Methodology for Small Credit Union Sustainability and Growth: Lessons from the Field
Deborah Boatright, Gregg Brown, Andrea Lally, Gloria McClendon, Sheilah Montgomery, Greg Perryman
Join veterans of small credit union leadership and consulting as they share expert insights and lessons learned from firsthand experience successfully driving credit union growth, leveraging strategic planning to bolster credit union sustainability, and introducing new products and services to better serve their members. In this interactive workshop, participants will explore ways small credit unions can plan for the future, with a strategic planning discussion focused on credit union operations though board development, lending, and community outreach through partnerships.

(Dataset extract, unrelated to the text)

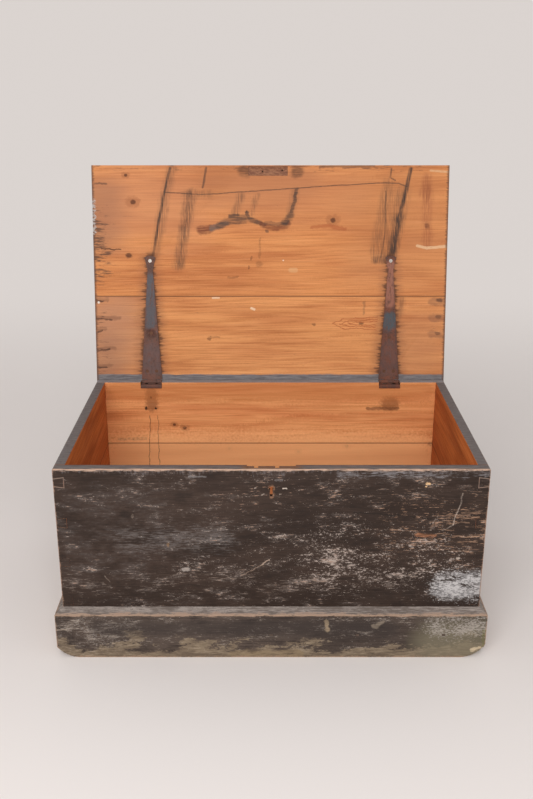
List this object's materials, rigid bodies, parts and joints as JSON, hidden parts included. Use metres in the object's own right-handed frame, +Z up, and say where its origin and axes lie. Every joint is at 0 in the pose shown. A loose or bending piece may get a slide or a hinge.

Creating New Opportunities with the Juntos Avanzamos Framework
Jim Coronado, Adam Lee, Erin O’Hern
The US foreign-born population reached a record 44 million in 2017. Since 1965, the number of immigrants living in the U.S. has more than quadrupled. Immigrants today account for nearly 14% of the US population, the highest percentage in over a century. The majority of immigrants, 76%, are in the country legally, while a quarter are unauthorized. This immigrant market is ignored by most financial institutions and represents an opportunity for credit unions to make an impact and drive growth. This session explores how Juntos Avanzamos provides an effective, market-proven framework to meet the needs of this segment in the US, half of which is made up by immigrants from Latin America.